Certain Affinity founder Max Hoberman is prepared to pay for moving expenses so employees can be safe

As large areas of the United States grow increasingly hostile toward trans folks and abortion rights, one Texas game studio CEO is promising to assist employees who want to leave the state should it come to that (h/t GamesIndustry.biz).


“As a demonstration of our company values, today I am making this commitment to you,” Certain Affinity CEO Max Hoberman wrote in a letter to his employees. “If the state or province that you live in restricts access to what a majority of medical experts consider essential care, and this makes remaining there untenable for you and your family, we will cover the pre-approved, documented, reasonable out-of-pocket costs of your relocation to another, safer state or province that we operate in.”

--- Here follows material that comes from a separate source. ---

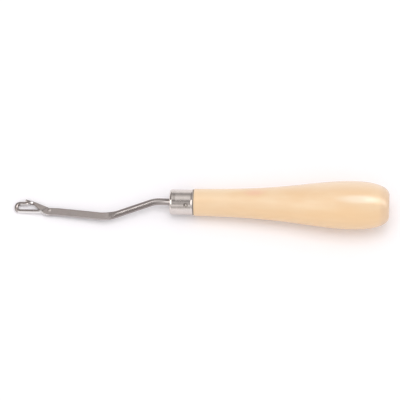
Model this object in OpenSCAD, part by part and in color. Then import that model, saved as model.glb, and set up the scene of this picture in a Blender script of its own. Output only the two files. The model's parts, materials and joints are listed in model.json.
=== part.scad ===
// Latch hook for rug making: a cranked steel shank in a ferruled wooden handle,
// with a hook at its end and a riveted latch that closes the hook.
//
// Every piece is drawn on the tool's own axis: x runs along the handle and grows
// towards the butt, x = 0 is the front face of the ferrule, and the crank of the
// shank lies in the xy plane, with the elbow towards -y and the open side of the
// hook towards +y. lying() then lays the tool on the table, where the bulge of the
// handle, the rim of the ferrule and the bend of the hook touch z = 0.

/* [Handle] */
// Length of the wood from the ferrule to the flat butt
handle_len = 85.9; // [75:0.1:110]
// Diameter of the wood where it meets the ferrule
neck_d = 12; // [11.8:0.1:14]
// Largest diameter of the handle
bulge_d = 21.3; // [17:0.1:26]
// Distance of the largest diameter from the ferrule
bulge_at = 69.5; // [58:0.5:70]
// Length over which the neck keeps its slim run
neck_run = 42; // [28:0.5:46]
// Length over which the bulge swells out in front of its top
bulge_run = 17; // [8:0.5:20]
// Length over which the bulge stays full behind its top
butt_run = 13; // [9:0.5:17]
// Diameter of the flat disc on the butt
butt_flat_d = 9.6; // [6:0.1:13]
// How far the butt edge rises square from the flat before it rounds off
butt_rise = 2.5; // [2:0.1:5]
// Chamfer on the edge of the wood at the ferrule
neck_chamfer = 0.25; // [0.1:0.05:0.5]

/* [Ferrule] */
// Length of the ferrule
ferrule_len = 10.8; // [8:0.1:16]
// Outer diameter of the ferrule
ferrule_d = 11.15; // [10:0.05:11.4]
// Thickness of the sheet it is drawn from
ferrule_wall = 0.5; // [0.3:0.05:0.8]
// Outer rounding of its front edge
ferrule_round = 1.2; // [1:0.05:1.4]
// Width of the rolled bead at its back edge
bead_w = 1.2; // [0.8:0.05:2]
// How far the bead stands proud
bead_h = 0.15; // [0.05:0.01:0.25]
// Gap round the shank in the front hole, on the radius
collar_gap = 0.1; // [0.05:0.01:0.3]
// Gap between the wooden spigot and the front wall
spigot_gap = 0.2; // [0.05:0.05:1]
// Diameter of the punched dimple that locks the ferrule
dimple_d = 1.7; // [1:0.1:2.4]
// Depth of that dimple
dimple_depth = 0.25; // [0.1:0.01:0.4]
// Distance of the dimple from the front of the ferrule
dimple_at = 7.4; // [4:0.1:7.5]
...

Hoberman founded Certain Affinity almost 16 years ago after leaving his position at Bungie as the Halo series’ multiplayer and online lead. Since then, the company has provided support on games like Halo Infinite, Doom (2016), and Left 4 Dead and grown to over 250 workers, many of whom operate out of Certain Affinity’s main offices in Austin. The studio also has an office in Toronto, Ontario as well as employees who work remotely.


Texas is, without a doubt, one of the worst places to be transgender in the United States. The sheer breadth of its historical bigotry is hard to get out in one breath, but some examples include the February 2022 legal opinion by Texas attorney general Ken Paxton that gender-affirming care for trans youth should be considered child abuse under state law and governor Greg Abbott’s subsequent directions asking state agencies to investigate the parents of trans children.


Similarly, the recent leak of a Supreme Court document detailing plans by its conservative judges to overturn the landmark 1973 federal reproductive rights decision Roe v. Wade and return such policy-making to individual states further antagonized Texans who (correctly) believe abortions are a medical necessity. The state government, after slowly chipping away at abortion rights for years, passed a “trigger law” in 2021 that will ban the procedure after 30 days if and when Roe v. Wade is overturned.